Well, we knew a Fallohide would not come out while we were poking around, so we pushed on through meadow openings planted with ponderosa pines and found out way back to the school property. We took the trail down the west side this time and then turned east to the center and the main road track back to the car.
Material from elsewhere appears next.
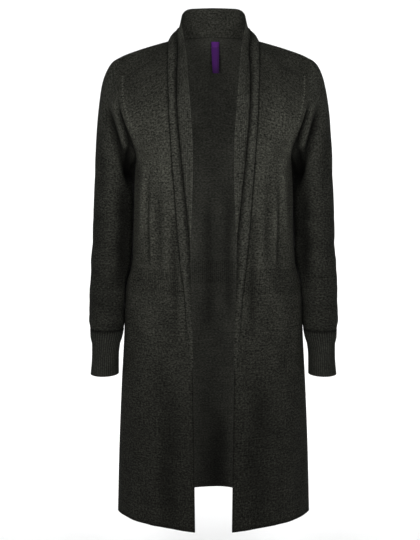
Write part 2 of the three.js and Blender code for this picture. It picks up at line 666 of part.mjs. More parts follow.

Baby ponderosa, Clark Co. Legacy Lands, Green Mountain East.jpeg
Snowberry cluster, Clark Co. Legacy Lands, Green Mountain East.jpeg

User avatar
Don Nelsen
Posts: 4245
Joined: May 28th, 2008, 10:03 pm
Location: Vancouver, WA

Re: Green Mountain East 1-17-23

Post by Don Nelsen » January 18th, 2023, 8:54 pm

Nice find! Wood Hobbit shelters are most rare, and to find one in such pristine condition rarer still. Maybe from the far north, given the tartan pattern on the blanket.
"Everything works in the planning stage".

User avatar
retired jerry
Posts: 14003
Joined: May 28th, 2008, 10:03 pm

Re: Green Mountain East 1-17-23

Post by retired jerry » January 19th, 2023, 6:36 am

wood hobbits?

I thought hobbits were fictional characters :)

User avatar
Don Nelsen
Posts: 4245
Joined: May 28th, 2008, 10:03 pm
Location: Vancouver, WA

Re: Green Mountain East 1-17-23

Post by Don Nelsen » January 19th, 2023, 8:08 am

retired jerry wrote:
January 19th, 2023, 6:36 am
wood hobbits?

I thought hobbits were fictional characters :)
Fictional?, Nah - must be real, I heard about them on the internet.
"Everything works in the planning stage".

jvangeld
Posts: 131
Joined: May 29th, 2018, 6:36 pm
Location: Proebstel, WA

Re: Green Mountain East 1-17-23

Post by jvangeld » January 19th, 2023, 10:33 am

bobcat wrote:
January 18th, 2023, 6:21 pm
From here, we could see how close Washington’s Larch Mountain was.

Image
The picture shows Livingston Mountain, with it's main peak shrouded by clouds to the right and Little Baldy being a subordinate peak to the left.
Jeremy VanGelder - Friends of Road 4109

jvangeld
Posts: 131
Joined: May 29th, 2018, 6:36 pm
Location: Proebstel, WA

Re: Green Mountain East 1-17-23

Post by jvangeld » January 19th, 2023, 10:35 am

Though, on further viewing, you might be able to see Larch above Little Baldy.